Helping your taxi drivers deal with stress management will have a positive impact on your bottom line. Stress creates a loss of focus, a decreased ability to make sound decisions, and ultimately increases the likelihood of having an accident. If you want to keep your taxi insurance costs low, risk mitigation is key and we have three tips to help.

1. Empower Your Drivers

A 2003 study by the Leadership & Organization Development Journal found that call center agents suffered from stress and health-related issues at an increased rate due to their inability to make meaningful impact and their perception of being less empowered than workers in a traditional office environment.

Another study by Qian Meng and Fangfang Sun published to Psychology Research and Behavior Management found that psychological empowerment can ‘stimulate individuals’ enthusiasm for work and promote the improvement of job performance.”

Research is clear: Empowerment impacts behavior. So how do you empower your drivers? For your drivers, empowerment starts with training (which we will get to shortly) and power.

Allow your taxi drivers as much control over their decisions as you can. For example, your drivers should feel empowered to care for customer service issues without involving a third party. Also, believe in your drivers! You would be surprised how empowered someone feels when you start treating them like a valuable asset. Finally, lay off. If you are prone to micromanagement, this might be a tall ask, but empowering your drivers is about allowing them to be in control versus you controlling every step of the process.

2. Train Your Drivers

Training your drivers to deal with stress-related incidents will also reduce on-the-job stress. Train them to assess passenger risk and handle money safely and create systems that keep them safe, like cashless payment options.

Finally, create a driver mentor program. There’s a reason why London’s Black Car drivers are globally famous. Their drivers are living, driving roadmaps who have trained for years and memorized every city street. While this level of professional training probably isn’t feasible for most U.S.-based taxi companies, creating a driver mentor program is a low-cost alternative.

Using a mentor program, you can partner seasoned drivers with newbies to teach them traffic patterns, shortcuts, the best routes, and tricks of the trade. Training through mentorship will go a long way toward stress management and creating meaningful relationships within your company.

3. Co-Regulation

Taxi drivers face a lot of perils: traffic, violence, unruly passengers, unstable income, etc. The last thing they need to hear is “suck it up” or “it’s part of the job.” While it may seem contrary to current livery culture, empathy and co-regulation will go a long way toward increasing driver retention, driver happiness, and profits.

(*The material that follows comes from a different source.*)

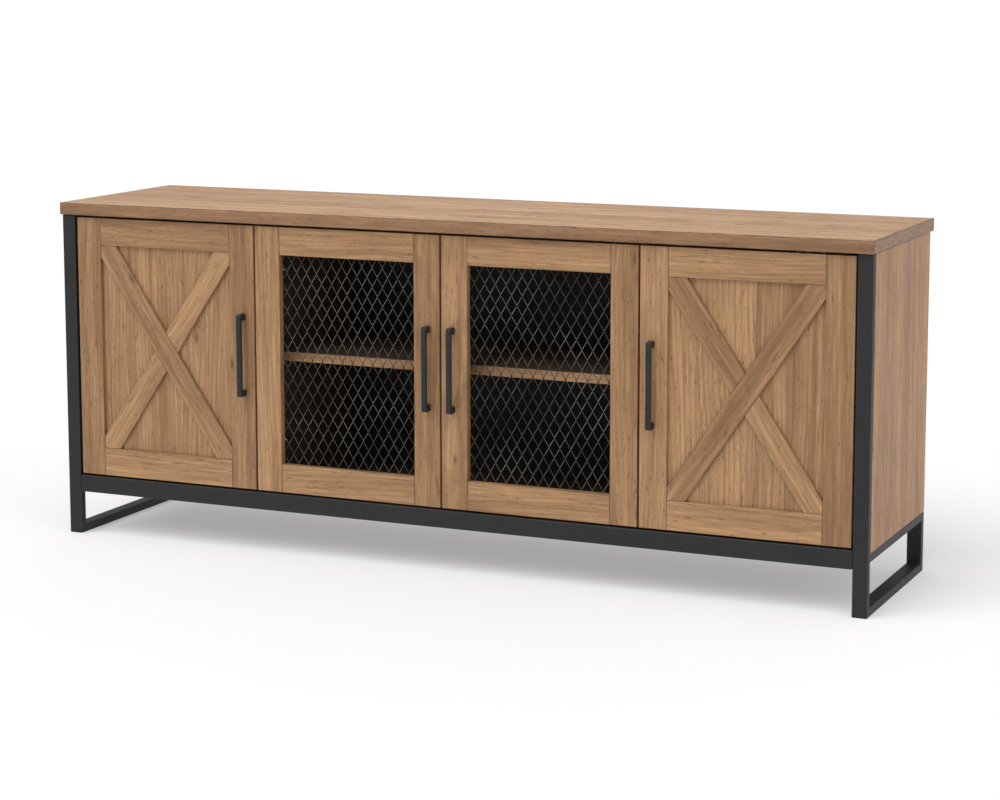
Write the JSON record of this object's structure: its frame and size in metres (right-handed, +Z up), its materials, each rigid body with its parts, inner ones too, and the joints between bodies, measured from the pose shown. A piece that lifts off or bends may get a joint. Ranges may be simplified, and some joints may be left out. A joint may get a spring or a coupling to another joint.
{
  "type": "tv stand with doors",
  "caption": "Low wooden cabinet in a black steel frame, with braced outer doors and metal mesh centre doors over shelves.",
  "frame": {"origin": "on the floor, midway across the width and midway between the fronts of the handles and the back edge of the top", "axes": "+X to the right seen from the front, along the length; +Y from the doors to the back; +Z up"},
  "size_m": [1.651, 0.4172, 0.665],
  "materials": {
    "oak": "satin brown oak with an open grain",
    "oak_top": "satin brown oak, long grain along the top",
    "black_steel": "satin black powder coat",
    "mesh_steel": "dark bronze-black expanded metal",
    "black_board": "thin black-faced hardboard",
    "hinge_metal": "nickel-plated pressed steel"
  },
  "bodies": {
    "cabinet": {"left_side_frame": "black_steel", "right_side_frame": "black_steel", "front_rail": "black_steel", "rear_rail": "black_steel", "top_panel": "oak_top", "left_side_panel": "oak", "right_side_panel": "oak", "left_divider": "oak", "right_divider": "oak", "bottom_panel": "oak", "left_shelf": "oak", "centre_shelf": "oak", "right_shelf": "oak", "back_panel": "black_board", "left_outer_door_lower_hinge_arm": "hinge_metal", "left_outer_door_upper_hinge_arm": "hinge_metal", "left_centre_door_lower_hinge_arm": "hinge_metal", "left_centre_door_upper_hinge_arm": "hinge_metal", "right_centre_door_lower_hinge_arm": "hinge_metal", "right_centre_door_upper_hinge_arm": "hinge_metal", "right_outer_door_lower_hinge_arm": "hinge_metal", "right_outer_door_upper_hinge_arm": "hinge_metal"},
    "left_outer_door": {"left_outer_door_hinge_stile": "oak", "left_outer_door_handle_stile": "oak", "left_outer_door_top_rail": "oak", "left_outer_door_bottom_rail": "oak", "left_outer_door_panel": "oak", "left_outer_door_long_brace": "oak", "left_outer_door_upper_short_brace": "oak", "left_outer_door_lower_short_brace": "oak", "left_outer_door_handle": "black_steel", "left_outer_door_lower_hinge_cup": "hinge_metal", "left_outer_door_upper_hinge_cup": "hinge_metal"},
    "left_centre_door": {"left_centre_door_hinge_stile": "oak", "left_centre_door_handle_stile": "oak", "left_centre_door_top_rail": "oak", "left_centre_door_bottom_rail": "oak", "left_centre_door_mesh": "mesh_steel", "left_centre_door_handle": "black_steel", "left_centre_door_lower_hinge_cup": "hinge_metal", "left_centre_door_upper_hinge_cup": "hinge_metal"},
    "right_centre_door": {"right_centre_door_hinge_stile": "oak", "right_centre_door_handle_stile": "oak", "right_centre_door_top_rail": "oak", "right_centre_door_bottom_rail": "oak", "right_centre_door_mesh": "mesh_steel", "right_centre_door_handle": "black_steel", "right_centre_door_lower_hinge_cup": "hinge_metal", "right_centre_door_upper_hinge_cup": "hinge_metal"},
    "right_outer_door": {"right_outer_door_hinge_stile": "oak", "right_outer_door_handle_stile": "oak", "right_outer_door_top_rail": "oak", "right_outer_door_bottom_rail": "oak", "right_outer_door_panel": "oak", "right_outer_door_long_brace": "oak", "right_outer_door_upper_short_brace": "oak", "right_outer_door_lower_short_brace": "oak", "right_outer_door_handle": "black_steel", "right_outer_door_lower_hinge_cup": "hinge_metal", "right_outer_door_upper_hinge_cup": "hinge_metal"}
  },
  "joints": [
    {"name": "left_outer_door_hinge", "type": "hinge", "parent": "cabinet", "child": "left_outer_door", "pos_m": [-0.788, -0.1846, 0.3795], "axis": [0, 0, -1], "range_deg": [0, 95]},
    {"name": "left_centre_door_hinge", "type": "hinge", "parent": "cabinet", "child": "left_centre_door", "pos_m": [-0.38775, -0.1846, 0.3795], "axis": [0, 0, -1], "range_deg": [0, 95]},
    {"name": "right_centre_door_hinge", "type": "hinge", "parent": "cabinet", "child": "right_centre_door", "pos_m": [0.38775, -0.1846, 0.3795], "axis": [0, 0, 1], "range_deg": [0, 95]},
    {"name": "right_outer_door_hinge", "type": "hinge", "parent": "cabinet", "child": "right_outer_door", "pos_m": [0.788, -0.1846, 0.3795], "axis": [0, 0, 1], "range_deg": [0, 95]}
  ]
}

When a driver is angry or stressed, telling them to calm down isn’t going to work. The emotions are in response to a chemical change in the body that creates a sort of “chaos” that does not dissipate on-demand. A better alternative? Co-regulation.

While most people are undoubtedly capable of self-regulating, humans are pack animals. We need each other, and we can help each other. Co-regulation is the act of helping someone else regulate their emotions by mirroring their emotions while remaining calm. This simple act can create change within the body, calming the irritated nervous system.

For example, if a driver is angry, instead of saying, “That’s life, pal!”

Try, “I get that you’re angry. That must have been so frustrating when the passenger didn’t tip you after you went above and beyond with her luggage; tell me more.”

Giving language to the emotion, not judging, and not fixing can go a long way toward emotional regulation. Contrary to popular belief, allowing someone to feel an emotion will not amplify it. Instead, feeling it will, in time, stabilize the emotion.

Why You Should Implement Stress Management Tips for your Drivers

Making little shifts can have a big impact. First, reducing stress can lower your taxi insurance costs. Second, implementing stress management techniques will increase driver retention. Third, empowering your drivers will create a sense of driver accountability. If your drivers constantly blame the customer, the company, or the technology, that’s a surefire sign that they are disempowered. When they own the solutions, they own the results. Finally, keeping your drivers happy will create happy passengers, putting more money in everyone’s pocket. In the end, isn’t making money while creating meaning and having a positive impact what it’s all about?